In full and without alteration, give the listing again.

☆ ☆ ☆

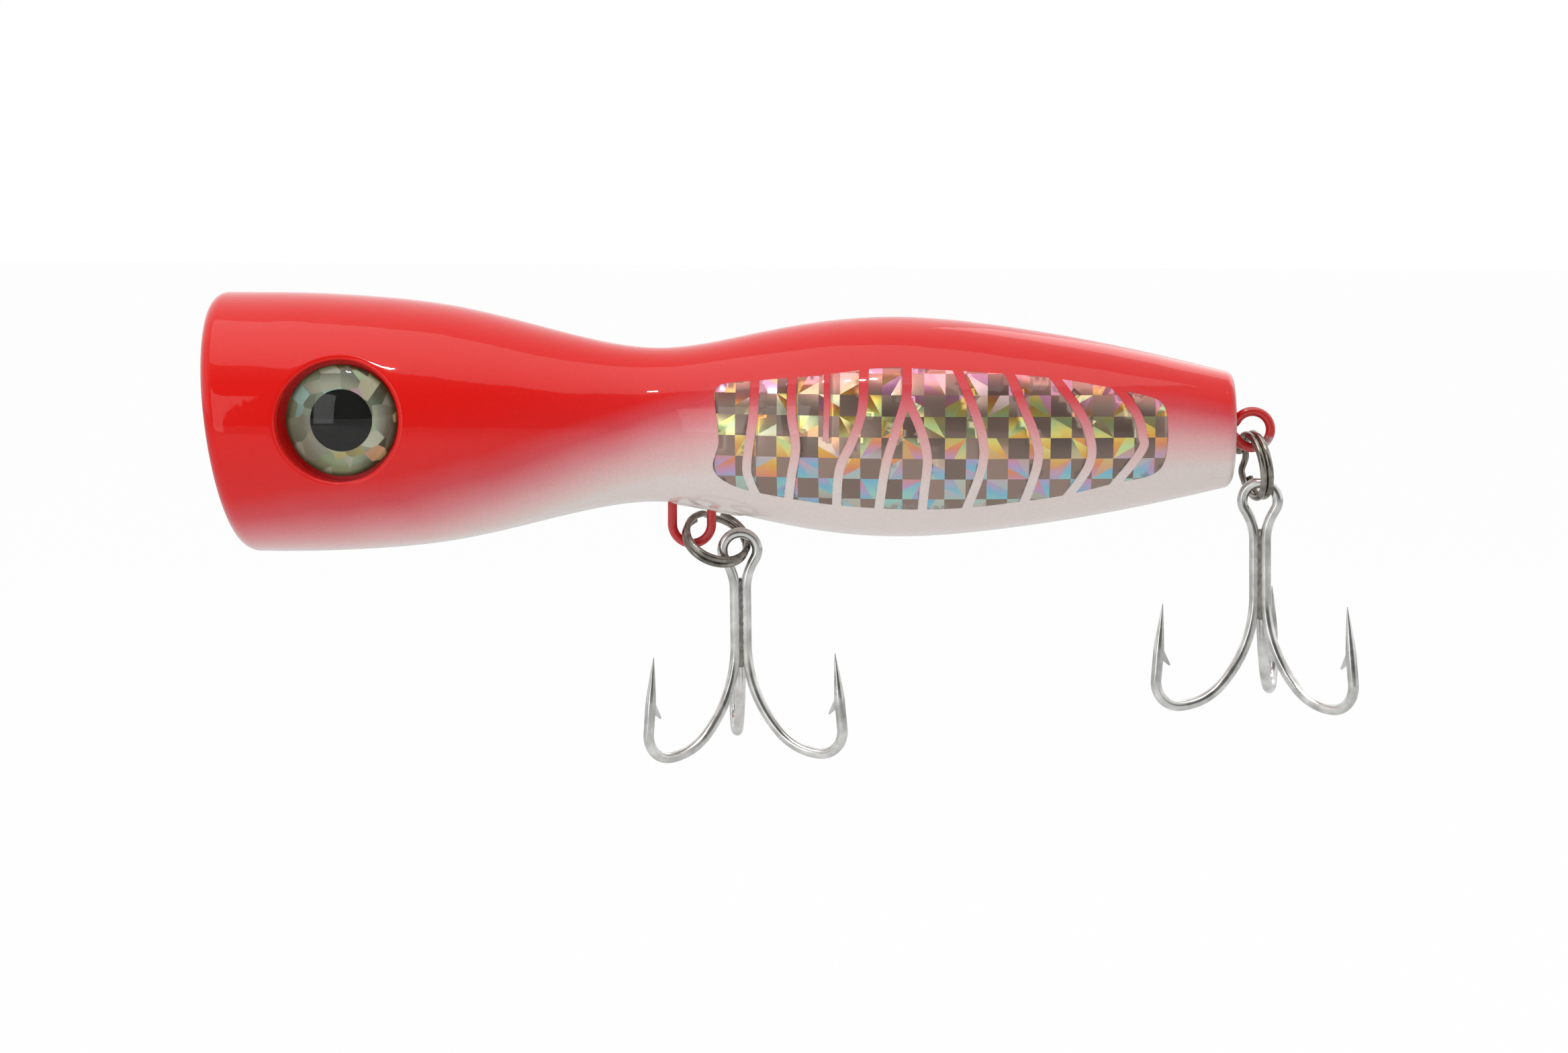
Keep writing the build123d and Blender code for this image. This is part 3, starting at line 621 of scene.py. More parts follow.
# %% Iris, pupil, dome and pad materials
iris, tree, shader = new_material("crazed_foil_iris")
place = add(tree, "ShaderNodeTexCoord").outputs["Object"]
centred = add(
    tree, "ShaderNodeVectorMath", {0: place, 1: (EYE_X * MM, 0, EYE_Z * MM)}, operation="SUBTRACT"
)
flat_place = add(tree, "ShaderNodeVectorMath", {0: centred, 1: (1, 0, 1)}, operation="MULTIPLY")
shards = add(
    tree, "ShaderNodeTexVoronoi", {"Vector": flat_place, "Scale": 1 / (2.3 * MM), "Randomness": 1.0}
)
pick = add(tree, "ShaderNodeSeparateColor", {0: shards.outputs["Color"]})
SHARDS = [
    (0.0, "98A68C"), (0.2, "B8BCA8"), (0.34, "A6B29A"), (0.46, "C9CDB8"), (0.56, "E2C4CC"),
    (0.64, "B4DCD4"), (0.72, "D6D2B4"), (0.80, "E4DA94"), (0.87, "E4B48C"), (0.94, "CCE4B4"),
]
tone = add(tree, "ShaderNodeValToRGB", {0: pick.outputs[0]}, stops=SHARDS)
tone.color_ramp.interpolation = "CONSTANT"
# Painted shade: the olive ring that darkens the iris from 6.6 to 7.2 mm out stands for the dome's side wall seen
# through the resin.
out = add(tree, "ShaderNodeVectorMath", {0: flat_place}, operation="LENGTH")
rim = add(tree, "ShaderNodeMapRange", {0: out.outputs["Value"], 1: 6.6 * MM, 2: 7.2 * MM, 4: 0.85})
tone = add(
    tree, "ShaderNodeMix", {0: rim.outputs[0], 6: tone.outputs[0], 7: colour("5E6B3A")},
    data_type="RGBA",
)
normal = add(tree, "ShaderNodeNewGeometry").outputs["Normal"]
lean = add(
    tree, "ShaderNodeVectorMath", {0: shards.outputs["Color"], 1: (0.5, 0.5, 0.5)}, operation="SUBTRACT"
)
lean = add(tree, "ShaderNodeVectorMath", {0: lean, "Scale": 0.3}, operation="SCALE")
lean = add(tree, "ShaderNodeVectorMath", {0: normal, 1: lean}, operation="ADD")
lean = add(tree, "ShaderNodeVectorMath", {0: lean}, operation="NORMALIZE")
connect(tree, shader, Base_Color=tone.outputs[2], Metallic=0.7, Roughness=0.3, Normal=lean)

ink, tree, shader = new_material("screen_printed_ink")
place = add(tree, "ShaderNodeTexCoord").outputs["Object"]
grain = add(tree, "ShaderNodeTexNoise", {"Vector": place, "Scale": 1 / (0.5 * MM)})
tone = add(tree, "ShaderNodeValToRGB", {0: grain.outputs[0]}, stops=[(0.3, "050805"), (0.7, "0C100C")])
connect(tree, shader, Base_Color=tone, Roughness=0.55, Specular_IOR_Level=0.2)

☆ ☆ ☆

FINISHED TASK —
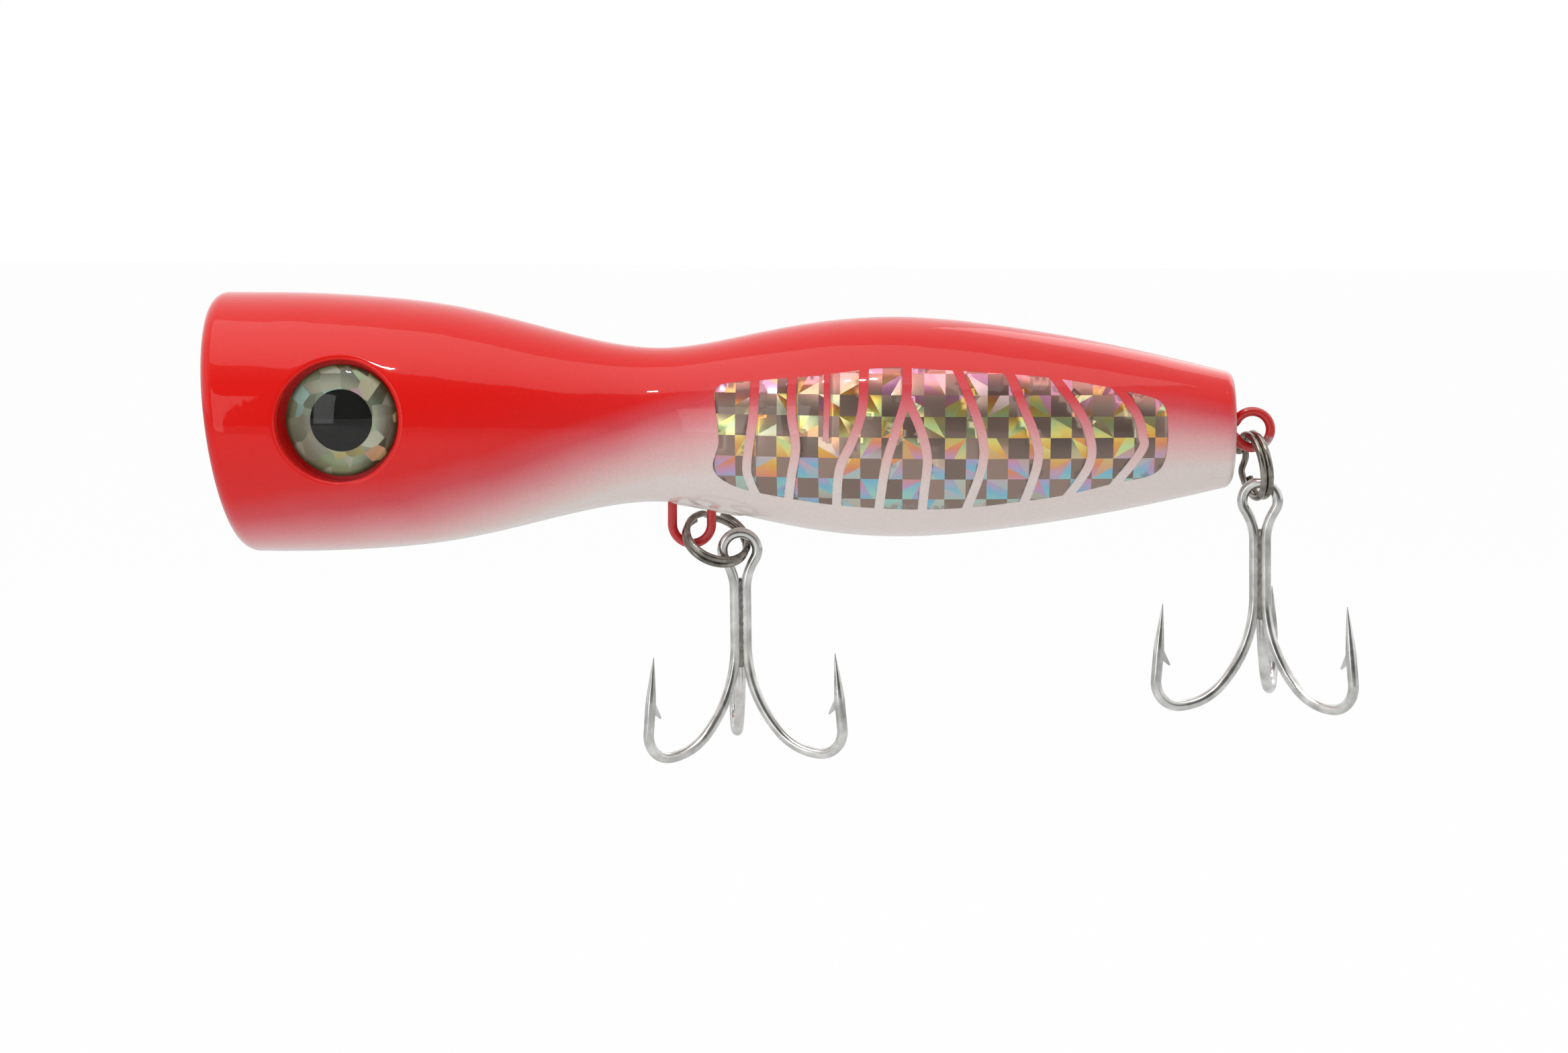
Keep writing the build123d and Blender code for this image. This is part 3, starting at line 621 of scene.py. More parts follow.
# %% Iris, pupil, dome and pad materials
iris, tree, shader = new_material("crazed_foil_iris")
place = add(tree, "ShaderNodeTexCoord").outputs["Object"]
centred = add(
    tree, "ShaderNodeVectorMath", {0: place, 1: (EYE_X * MM, 0, EYE_Z * MM)}, operation="SUBTRACT"
)
flat_place = add(tree, "ShaderNodeVectorMath", {0: centred, 1: (1, 0, 1)}, operation="MULTIPLY")
shards = add(
    tree, "ShaderNodeTexVoronoi", {"Vector": flat_place, "Scale": 1 / (2.3 * MM), "Randomness": 1.0}
)
pick = add(tree, "ShaderNodeSeparateColor", {0: shards.outputs["Color"]})
SHARDS = [
    (0.0, "98A68C"), (0.2, "B8BCA8"), (0.34, "A6B29A"), (0.46, "C9CDB8"), (0.56, "E2C4CC"),
    (0.64, "B4DCD4"), (0.72, "D6D2B4"), (0.80, "E4DA94"), (0.87, "E4B48C"), (0.94, "CCE4B4"),
]
tone = add(tree, "ShaderNodeValToRGB", {0: pick.outputs[0]}, stops=SHARDS)
tone.color_ramp.interpolation = "CONSTANT"
# Painted shade: the olive ring that darkens the iris from 6.6 to 7.2 mm out stands for the dome's side wall seen
# through the resin.
out = add(tree, "ShaderNodeVectorMath", {0: flat_place}, operation="LENGTH")
rim = add(tree, "ShaderNodeMapRange", {0: out.outputs["Value"], 1: 6.6 * MM, 2: 7.2 * MM, 4: 0.85})
tone = add(
    tree, "ShaderNodeMix", {0: rim.outputs[0], 6: tone.outputs[0], 7: colour("5E6B3A")},
    data_type="RGBA",
)
normal = add(tree, "ShaderNodeNewGeometry").outputs["Normal"]
lean = add(
    tree, "ShaderNodeVectorMath", {0: shards.outputs["Color"], 1: (0.5, 0.5, 0.5)}, operation="SUBTRACT"
)
lean = add(tree, "ShaderNodeVectorMath", {0: lean, "Scale": 0.3}, operation="SCALE")
lean = add(tree, "ShaderNodeVectorMath", {0: normal, 1: lean}, operation="ADD")
lean = add(tree, "ShaderNodeVectorMath", {0: lean}, operation="NORMALIZE")
connect(tree, shader, Base_Color=tone.outputs[2], Metallic=0.7, Roughness=0.3, Normal=lean)

ink, tree, shader = new_material("screen_printed_ink")
place = add(tree, "ShaderNodeTexCoord").outputs["Object"]
grain = add(tree, "ShaderNodeTexNoise", {"Vector": place, "Scale": 1 / (0.5 * MM)})
tone = add(tree, "ShaderNodeValToRGB", {0: grain.outputs[0]}, stops=[(0.3, "050805"), (0.7, "0C100C")])
connect(tree, shader, Base_Color=tone, Roughness=0.55, Specular_IOR_Level=0.2)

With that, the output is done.